Task 5: Number of Passengers <= 4

In [7]:
HTML('<iframe width="100%" height="800" frameborder="0" \
      src="https://nyu.carto.com/u/junru/builder/e11c12af-b3bd-4fb7-abab-e3aa527a1b68/embed" \
      allowfullscreen webkitallowfullscreen mozallowfullscreen oallowfullscreen msallowfullscreen></iframe>')
Out[7]:
  • Same logic to aggregate on zip level like task 4. The only difference is since the number of passengers are just 0, 1, 2, 3, 4 or 5, I counted categorically other than dichotomously in task 4.
  • The average utilization of ride-hailing vehicles in NYC is 2.10 passengers per trip, or 52.5% in percent (2.13 / 4). And we can see that vehicles running in lower manhattan, both side of central park and above 125 Street are more likely to take higher number of passengers. That's because those are either the busiest areas or main traffic areas of Manhattan.
  • Due to the plenty supply during the late night (1AM - 5AM), the utilization of that time is down to 47.5% (1.9 / 4). The utilization grows to 51% during the morning rush hour (7AM - 9AM) and to 57.3% (2.29 / 4) in the night rush hour (5PM - 7PM). Meanwhile, we shall notice that almost every area are busy during these periods. In the night time (10PM - 12AM), the city are still busy with the utilization keeps at 54.8% (2.19 / 4).

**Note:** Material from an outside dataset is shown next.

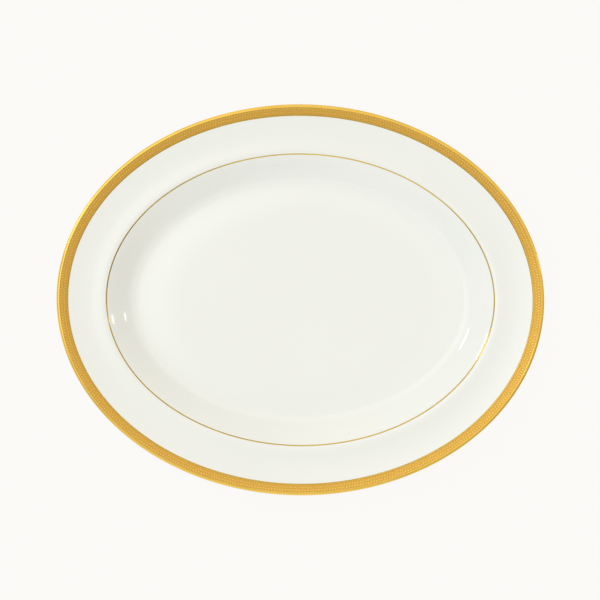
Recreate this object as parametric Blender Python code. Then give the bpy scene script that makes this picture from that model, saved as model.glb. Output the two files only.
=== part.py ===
"""A 16 inch oval china serving platter with a gold edge and an etched gold band.

The platter stands on its foot ring at z = 0, its length runs along X, and the origin lies on the
resting plane under the middle of the oval. Every feature round it keeps one distance from the outer
edge, its inset, measured inwards and square to that edge, so all lines run parallel to the lip.
Sizes are in metres.
"""

import math

import bmesh
import bpy

# The platter as a whole
PLATTER_LENGTH = 0.406
PLATTER_WIDTH = 0.3256
PLATTER_HEIGHT = 0.029

# Rim: from the lip it dips to its lowest line, then rises a little to the crest of the verge.
# Every slope is a drop over its run.
RIM_RUN = 0.029  # from the outer edge in to the rim's lowest line
RIM_DROP = 0.0038
LIP_FALL = 0.24  # slope of the rim at the lip
LIP_THICKNESS = 0.003
RIM_THICKNESS = 0.0034
RIM_UNDER_FALL = 0.03  # slope of the underside below the rim's lowest line

# Verge: the rounded turn from the crest of the rim down into the well
CREST_RUN = 0.0085  # from the rim's lowest line in to the crest
CREST_RISE = 0.0004
VERGE_RUN = 0.0058
VERGE_DROP = 0.0022
VERGE_THICKNESS = 0.004
VERGE_UNDER_FALL = 0.50

# Well: the wall runs down to a low moat, and the middle of the floor stands higher
WALL_FALL = 0.76  # slope of the wall at its top
WALL_RUN = 0.0227
FLOOR_THICKNESS = 0.0045
CROWN_RUN = 0.040
CROWN_RISE = 0.0020

# Foot ring: the unglazed ring under the floor that the platter stands on
FOOT_HEIGHT = 0.004
FOOT_SETBACK = 0.0041  # how far the ring's outer side stands outside the moat's lowest line
FOOT_WIDTH = 0.0038
FOOT_TAPER = 0.0012
FOOT_ROOT_FALL = 0.30  # slope of the wall's underside where it meets the foot

# Gold: four strips, each laid in a recess of the china
EDGE_LAP = 0.0006  # how far the edge strip runs past the rounded lip, on top
EDGE_UNDER_LAP = 0.0015  # and underneath
BAND_WIDTH = 0.0059
BORDER_LINE_WIDTH = 0.0007
VERGE_LINE_SETBACK = 0.0032  # from the crest in to the line on the verge
VERGE_LINE_WIDTH = 0.0010
GOLD_LAYER = 0.00035
CLEARANCE = 0.0003  # between any two pieces that touch on the real platter

# Facets
FACETS_ROUND = 80
RIM_STEPS = 7
WALL_STEPS = 9
UNDERSIDE_STEPS = 12
CROWN_STEPS = 5
LIP_QUARTER_STEPS = 3
CREASE_ANGLE = math.radians(35)

# Colours, linear RGB
CHINA_COLOUR = (0.871, 0.888, 0.799)
POLISHED_GOLD_COLOUR = (0.823, 0.533, 0.153)
ETCHED_GOLD_COLOUR = (0.665, 0.382, 0.084)

# Places that follow from the sizes above
HALF_LENGTH = PLATTER_LENGTH / 2
HALF_WIDTH = PLATTER_WIDTH / 2
LIP_RADIUS = LIP_THICKNESS / 2
LIP_PITCH = math.atan(LIP_FALL)
LIP_CENTRE_HEIGHT = PLATTER_HEIGHT - LIP_RADIUS
CREST_INSET = RIM_RUN + CREST_RUN
WALL_TOP_INSET = CREST_INSET + VERGE_RUN
FLOOR_EDGE_INSET = WALL_TOP_INSET + WALL_RUN
FOOT_INSET = FLOOR_EDGE_INSET - FOOT_SETBACK
MOAT_HEIGHT = FOOT_HEIGHT + FLOOR_THICKNESS
RECESS_DEPTH = GOLD_LAYER + CLEARANCE
VERGE_LINE_INSET = CREST_INSET + VERGE_LINE_SETBACK


def clear_scene():
    """Remove every object that the file opened with."""
    for thing in list(bpy.data.objects):
        bpy.data.objects.remove(thing, do_unlink=True)


def oval_point(angle, inset):
    """The plan position on the oval that lies inset inside the outer edge."""
    along_x = HALF_WIDTH * math.cos(angle)
    along_y = HALF_LENGTH * math.sin(angle)
    reach = math.hypot(along_x, along_y)
    x = HALF_LENGTH * math.cos(angle) - inset * along_x / reach
    y = HALF_WIDTH * math.sin(angle) - inset * along_y / reach
    return x, y


def oval_ring(inset, height, shrink=1.0):
    """The points of one turn round the platter, drawn towards the middle by shrink."""
    ring = []
    for step in range(FACETS_ROUND):
        x, y = oval_point(2 * math.pi * step / FACETS_ROUND, inset)
        ring.append((x * shrink, y * shrink, height))
    return ring


def surface_point(knots, inset):
    """The height and the slope at an inset on the smooth line through (inset, height, fall) knots."""
    ends = list(zip(knots, knots[1:]))
    start, end = next((pair for pair in ends if inset <= pair[1][0]), ends[-1])
    run = end[0] - start[0]
    share = (inset - start[0]) / run
    rest = 1 - share
    height = rest * rest * (1 + 2 * share) * start[1] - share * rest * rest * run * start[2]
    height += share * share * (3 - 2 * share) * end[1] + share * share * rest * run * end[2]
    fall = rest * (1 - 3 * share) * start[2] + 6 * share * rest * (start[1] - end[1]) / run
    fall += share * (3 * share - 2) * end[2]
    return height, fall


def lip_points(radius):
    """The rounded nose of the lip at one radius, from its underside over the edge to its top."""
    under = 3 * math.pi / 2 - LIP_PITCH
    turns = [under, (under + math.pi) / 2]
    for step in range(LIP_QUARTER_STEPS + 1):
        turns.append(math.pi - math.pi / 2 * step / LIP_QUARTER_STEPS)
    turns.append(math.pi / 2 - LIP_PITCH)
    points = []
    for turn in turns:
        inset = LIP_RADIUS + radius * math.cos(turn)
        points.append((inset, LIP_CENTRE_HEIGHT + radius * math.sin(turn)))
    return points


# Where the curves of the section start and end, and the strips of gold that follow the lip
LIP_UNDER = lip_points(LIP_RADIUS)[0]
LIP_TOP = lip_points(LIP_RADIUS)[-1]
EDGE_UNDER_INSET = LIP_UNDER[0] + EDGE_UNDER_LAP
EDGE_INSET = LIP_TOP[0] + EDGE_LAP
BAND_INSET = EDGE_INSET + CLEARANCE
BORDER_LINE_INSET = BAND_INSET + BAND_WIDTH + CLEARANCE
RECESS_END_INSET = BORDER_LINE_INSET + BORDER_LINE_WIDTH + CLEARANCE
RIM_LOW_HEIGHT = LIP_TOP[1] - RIM_DROP
CREST_HEIGHT = RIM_LOW_HEIGHT + CREST_RISE
UPPER_SURFACE = [
    (*LIP_TOP, LIP_FALL),
    (RIM_RUN, RIM_LOW_HEIGHT, 0.0),
    (CREST_INSET, CREST_HEIGHT, 0.0),
    (WALL_TOP_INSET, CREST_HEIGHT - VERGE_DROP, WALL_FALL),
    (FLOOR_EDGE_INSET, MOAT_HEIGHT, 0.0),
]


def upper(inset, depth=0.0):
    """A point at the given depth below the upper surface, from the lip to the moat."""
    return inset, surface_point(UPPER_SURFACE, inset)[0] - depth


def verge_under():
    """The point of the underside that faces the line on the verge, square to the surface there."""
    line_middle = VERGE_LINE_INSET + VERGE_LINE_WIDTH / 2
    height, fall = surface_point(UPPER_SURFACE, line_middle)
    pitch = math.atan(fall)
    across, down = VERGE_THICKNESS * math.sin(pitch), VERGE_THICKNESS * math.cos(pitch)
    return line_middle - across, height - down


FOOT_ROOT = (FOOT_INSET - FOOT_TAPER, FOOT_HEIGHT)
LOWER_SURFACE = [
    (*LIP_UNDER, LIP_FALL),
    (RIM_RUN, RIM_LOW_HEIGHT - RIM_THICKNESS, RIM_UNDER_FALL),
    (*verge_under(), VERGE_UNDER_FALL),
    (*FOOT_ROOT, FOOT_ROOT_FALL),
]


def lower(inset, depth=0.0):
    """A point at the given depth inside the lower surface, from the lip to the foot ring."""
    return inset, surface_point(LOWER_SURFACE, inset)[0] + depth


def points_between(surface, first, last, steps):
    """Points along a surface at even insets, without the first and the last one."""
    return [surface(first + (last - first) * step / steps) for step in range(1, steps)]


def body_section():
    """The china's outline from the underside's middle, out round the lip and back to the floor."""
    foot_inner = FOOT_INSET + FOOT_WIDTH
    recess_under = EDGE_UNDER_INSET + CLEARANCE
    groove_start = VERGE_LINE_INSET - CLEARANCE
    groove_end = VERGE_LINE_INSET + VERGE_LINE_WIDTH + CLEARANCE
    section = [(foot_inner + FOOT_TAPER, FOOT_HEIGHT), (foot_inner, 0.0), (FOOT_INSET, 0.0)]
    section.append(FOOT_ROOT)
    section += points_between(lower, FOOT_ROOT[0], recess_under, UNDERSIDE_STEPS)
    section += [lower(recess_under), lower(recess_under, RECESS_DEPTH)]
    section += lip_points(LIP_RADIUS - RECESS_DEPTH)
    section += [upper(RECESS_END_INSET, RECESS_DEPTH), upper(RECESS_END_INSET)]
    section += points_between(upper, RECESS_END_INSET, groove_start, RIM_STEPS)
    section += [upper(groove_start), upper(groove_start, RECESS_DEPTH)]
    section += [upper(groove_end, RECESS_DEPTH), upper(groove_end)]
    section += points_between(upper, groove_end, FLOOR_EDGE_INSET, WALL_STEPS)
    section.append((FLOOR_EDGE_INSET, MOAT_HEIGHT))
    return section


def crown_rings():
    """The rings of the floor from the moat up to the level middle."""
    least_shrink = 1 - CROWN_RUN / (HALF_LENGTH - FLOOR_EDGE_INSET)
    rings = []
    for step in range(1, CROWN_STEPS + 1):
        share = step / CROWN_STEPS
        height = MOAT_HEIGHT + CROWN_RISE * share * share * (6 - 8 * share + 3 * share * share)
        rings.append(oval_ring(FLOOR_EDGE_INSET, height, 1 + share * (least_shrink - 1)))
    return rings


def gold_edge_section():
    """The strip of gold that wraps the lip from its underside to the top of the rim."""
    outer = [lower(EDGE_UNDER_INSET)]
    outer += lip_points(LIP_RADIUS)
    outer.append(upper(EDGE_INSET))
    inner = [lower(EDGE_UNDER_INSET, GOLD_LAYER)]
    inner += lip_points(LIP_RADIUS - GOLD_LAYER)
    inner.append(upper(EDGE_INSET, GOLD_LAYER))
    return outer + inner[::-1]


def gold_strip_section(inset, width):
    """A flat strip of gold, its top flush with the china beside it."""
    under = [upper(inset + width, GOLD_LAYER), upper(inset, GOLD_LAYER)]
    return [*under, upper(inset), upper(inset + width)]


def finish(name, colour, roughness, metallic):
    """A plain surface finish."""
    material = bpy.data.materials.new(name)
    material.use_nodes = True
    shader = material.node_tree.nodes["Principled BSDF"]
    shader.inputs["Base Color"].default_value = (*colour, 1.0)
    shader.inputs["Roughness"].default_value = roughness
    shader.inputs["Metallic"].default_value = metallic
    material.diffuse_color = (*colour, 1.0)
    return material


def add_piece(name, rings, capped, material):
    """Join rings of points into one closed piece: capped at both ends, or round on itself."""
    shape = bmesh.new()
    loops = [[shape.verts.new(point) for point in ring] for ring in rings]
    pairs = list(zip(loops, loops[1:]))
    if capped:
        shape.faces.new(reversed(loops[0]))
        shape.faces.new(loops[-1])
    else:
        pairs.append((loops[-1], loops[0]))
    for near, far in pairs:
        for step in range(FACETS_ROUND):
            after = (step + 1) % FACETS_ROUND
            shape.faces.new((near[step], near[after], far[after], far[step]))
    mesh = bpy.data.meshes.new(name)
    shape.to_mesh(mesh)
    shape.free()
    mesh.materials.append(material)
    mesh.shade_smooth()
    mesh.set_sharp_from_angle(angle=CREASE_ANGLE)
    piece = bpy.data.objects.new(name, mesh)
    bpy.context.scene.collection.objects.link(piece)
    return piece


def section_rings(section):
    """One ring of points for each point of a section."""
    return [oval_ring(inset, height) for inset, height in section]


def make_china_body():
    """The one fired piece: floor, well wall, rim, lip and foot ring."""
    material = finish("ivory_china", CHINA_COLOUR, 0.15, 0.0)
    add_piece("china_body", section_rings(body_section()) + crown_rings(), True, material)


def make_gold():
    """The four strips of fired-on gold."""
    polished = finish("polished_gold", POLISHED_GOLD_COLOUR, 0.2, 1.0)
    etched = finish("etched_gold", ETCHED_GOLD_COLOUR, 0.4, 1.0)
    edge = gold_edge_section()
    band = gold_strip_section(BAND_INSET, BAND_WIDTH)
    border = gold_strip_section(BORDER_LINE_INSET, BORDER_LINE_WIDTH)
    verge = gold_strip_section(VERGE_LINE_INSET, VERGE_LINE_WIDTH)
    add_piece("gold_edge", section_rings(edge), False, polished)
    add_piece("etched_gold_band", section_rings(band), False, etched)
    add_piece("gold_border_line", section_rings(border), False, polished)
    add_piece("gold_verge_line", section_rings(verge), False, polished)


clear_scene()
make_china_body()
make_gold()
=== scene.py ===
"""Looks of a large oval china serving platter: glazed body, gold edge, etched gold band and lines.

Every line round the platter keeps one distance from the outer edge, its inset, measured inwards and
square to that edge. A section is a list of (inset, shrink, height, relief) points, where shrink
draws a ring towards the middle and relief marks the burnished high parts of the gold.
"""

import math

import bmesh
import bpy
from bpy.props import FloatProperty, FloatVectorProperty, IntProperty, PointerProperty
from mathutils import Matrix, Vector


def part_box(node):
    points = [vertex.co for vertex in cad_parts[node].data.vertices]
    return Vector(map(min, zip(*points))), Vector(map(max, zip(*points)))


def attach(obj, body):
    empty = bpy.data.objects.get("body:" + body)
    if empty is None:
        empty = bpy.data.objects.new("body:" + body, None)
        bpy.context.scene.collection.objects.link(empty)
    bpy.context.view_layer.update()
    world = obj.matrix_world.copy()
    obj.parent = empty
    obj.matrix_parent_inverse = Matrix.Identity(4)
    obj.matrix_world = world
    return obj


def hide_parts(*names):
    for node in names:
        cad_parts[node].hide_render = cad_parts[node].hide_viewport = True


bl_info = {
    "name": "Oval serving platter",
    "version": (1, 0, 0),
    "blender": (4, 5, 0),
    "location": "3D View > Sidebar > Platter",
    "description": "Glazed oval platter with a gold edge, an etched gold band and two gold lines",
    "category": "Add Mesh",
}

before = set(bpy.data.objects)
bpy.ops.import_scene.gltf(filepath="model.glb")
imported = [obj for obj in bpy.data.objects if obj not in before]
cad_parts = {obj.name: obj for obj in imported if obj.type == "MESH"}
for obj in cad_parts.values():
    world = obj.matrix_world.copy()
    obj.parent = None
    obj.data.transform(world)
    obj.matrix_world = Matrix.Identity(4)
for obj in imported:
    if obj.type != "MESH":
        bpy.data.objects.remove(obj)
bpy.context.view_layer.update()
BODY = "root"


def reach(node):
    """How far a node reaches along X from the middle of the platter."""
    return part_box(node)[1].x


HALF_LENGTH = reach("gold_edge")
HALF_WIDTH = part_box("gold_edge")[1].y
TOP_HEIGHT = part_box("gold_edge")[1].z
BAND_INSET = HALF_LENGTH - reach("etched_gold_band")
BORDER_INSET = HALF_LENGTH - reach("gold_border_line")
VERGE_LINE_INSET = HALF_LENGTH - reach("gold_verge_line")

# Past the stretched side of the lip by this much, the rim's own curve goes on
NOSE_MARGIN = 0.00018
# Share of its row's width that a motif takes up
MOTIF_FILL = 0.94
# Edges sharper than these stay creased
SWEEP_CREASE = math.radians(40)
BAND_CREASE = math.radians(50)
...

Task 8: Vehicle Activities - Take Vehicle 224 as an example

In [8]:
HTML('<iframe width="100%" height="800" frameborder="0" \
      src="https://nyu.carto.com/u/junru/builder/19a93bd1-201b-4667-a585-9c6b4bf7cbc3/embed" \
      allowfullscreen webkitallowfullscreen mozallowfullscreen oallowfullscreen msallowfullscreen></iframe>')
Out[8]:
  • This animated map shows the activities of vehicle 224. There's some time during the typical day that its trace disappears, which means the vehicle is idling. For the moments it has traces, the faster the vehicle runs the more trips it takes.